I'm closing on a multifamily that I plan to househack- I'm about to interview contractors and was wondering if I should offer them the whole job or divide it among different contractors..the job can be broken down in 5 sub-areas
1 redo my unit
2 freshen up the 2 units I would rent
3 retouch common areas
4 retouch facade
5 add a sunroom on the back of my unit
What are your thoughts? Better to divide and spread my risk (and possibly avoid GC overhead charges) or hope in economies of scale through assigning everything to one contractor?
Nearly always, split it up. Split it up further than what you did. I like to have no single payment larger than $500 if at all possible.
Don't load someone up, make them aware of what's coming up and negotiate in advance, but don't commit work to someone until they finish the project they are on.
If you browse BP posts, note that most contractor problems with someone new is locked in with a single contractor on the entire scope of work for a project.

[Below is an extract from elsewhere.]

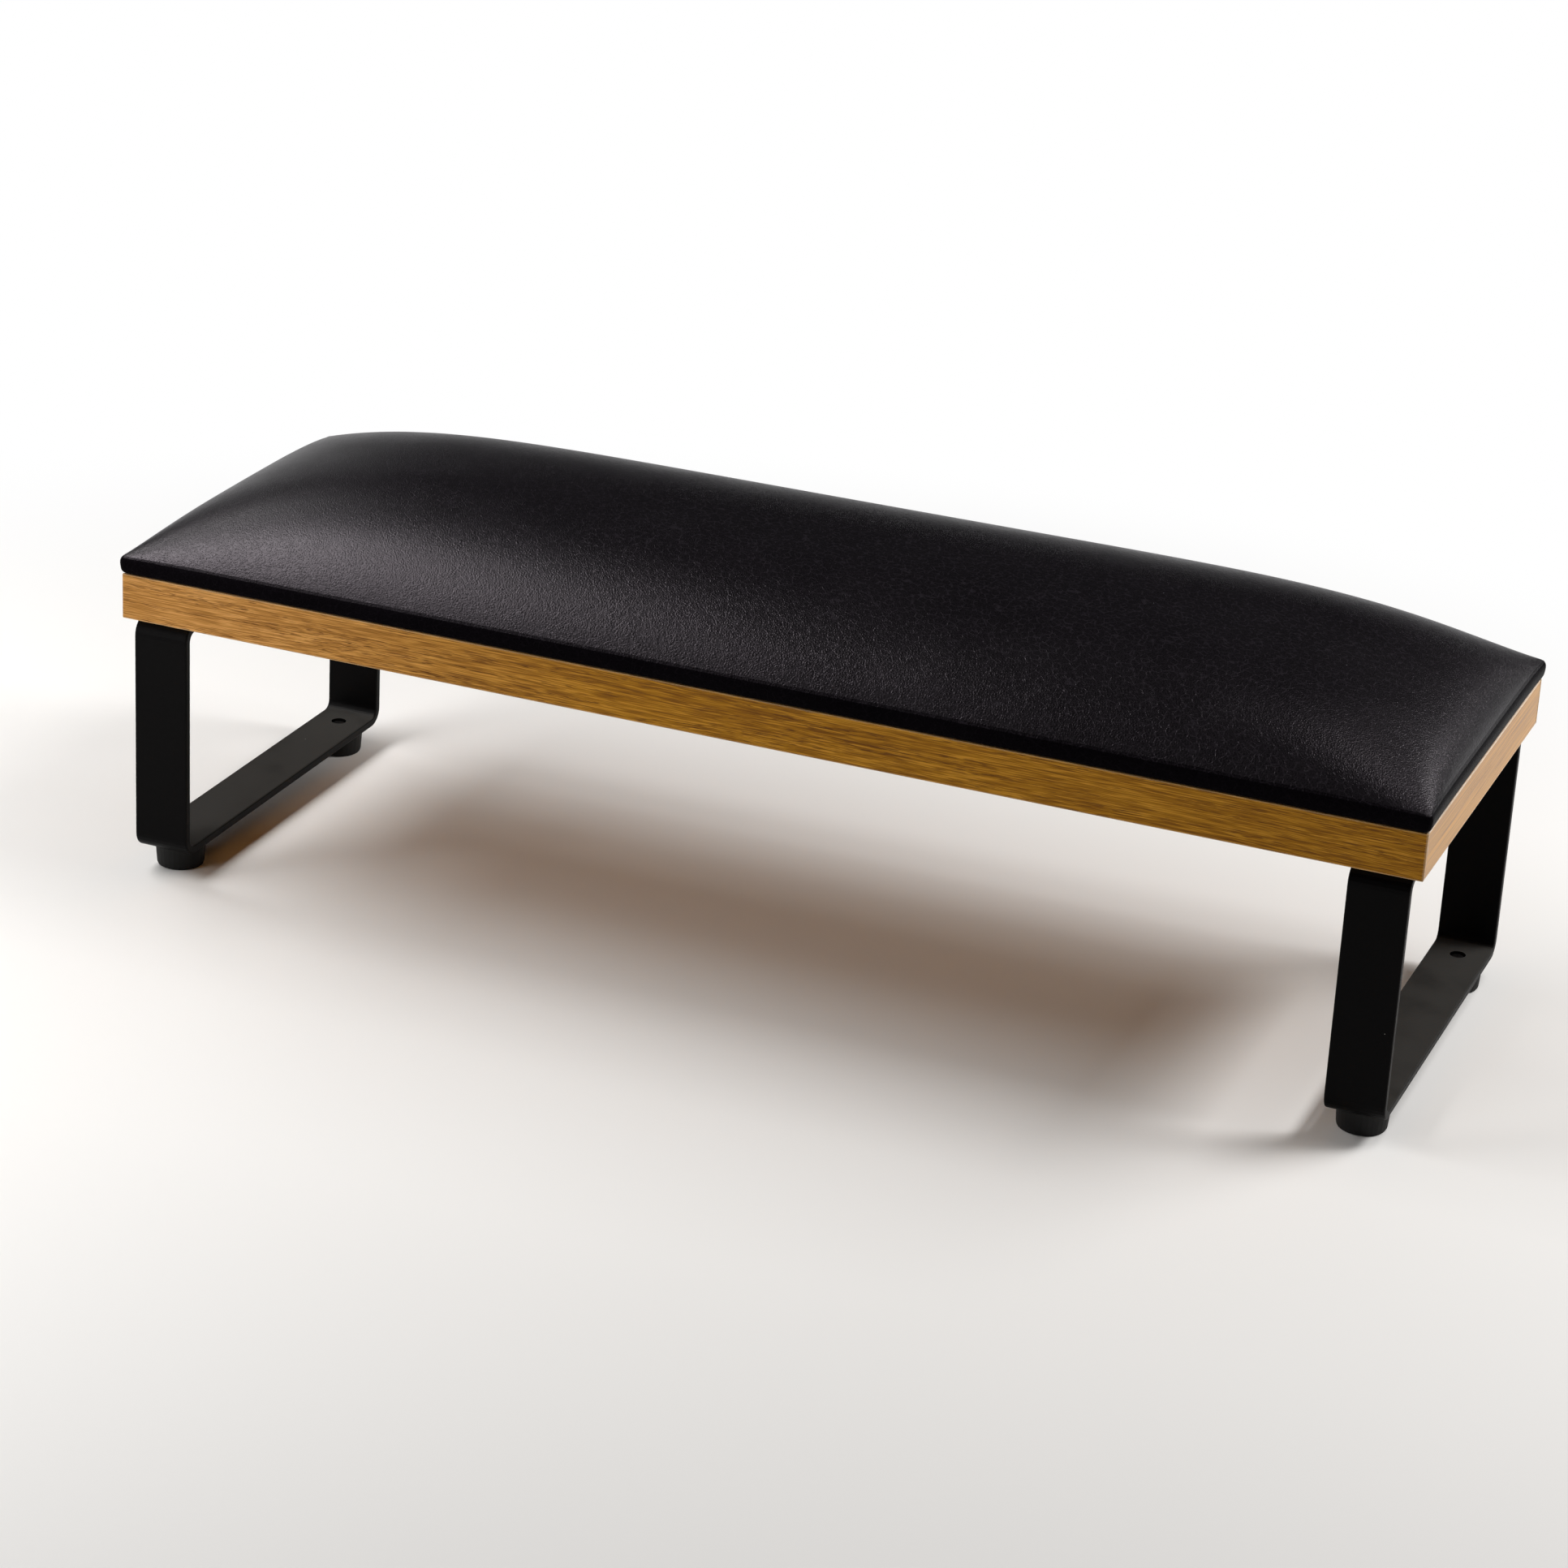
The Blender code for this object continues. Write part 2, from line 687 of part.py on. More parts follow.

@Alessandro Cardito i would think handling 5 different contractors would be difficult. If you intend to do that, I would only use 2-3 tops.
Another potential issue I see, is inconsistency of work. Each contractor might have different standards of work. If you go that route, just keep a close eye on all involved
Break it into the most immediate smaller single type project and try out your first contractor of choice. If they work out well then you can continue to use them for the "next" small single project - until you trust them to take on a larger project or you move on to a different contractor. If you have the timeline - this would work for the first two/three small projects. Hopefully you find a great contractor and can work with them on the larger addition project.
If you have the time and are good with project management - you can definitely save some money by hiring the subs yourself and coordinating. i.e. find a decent "handyman" small project guy, a plumber and an electrician and manage all three - maybe your handyman can do the painting, maybe you need to hire that sub also. What you pay a larger general contractor for is the amount of time it takes to manage schedules, purchase materials and do quality checks.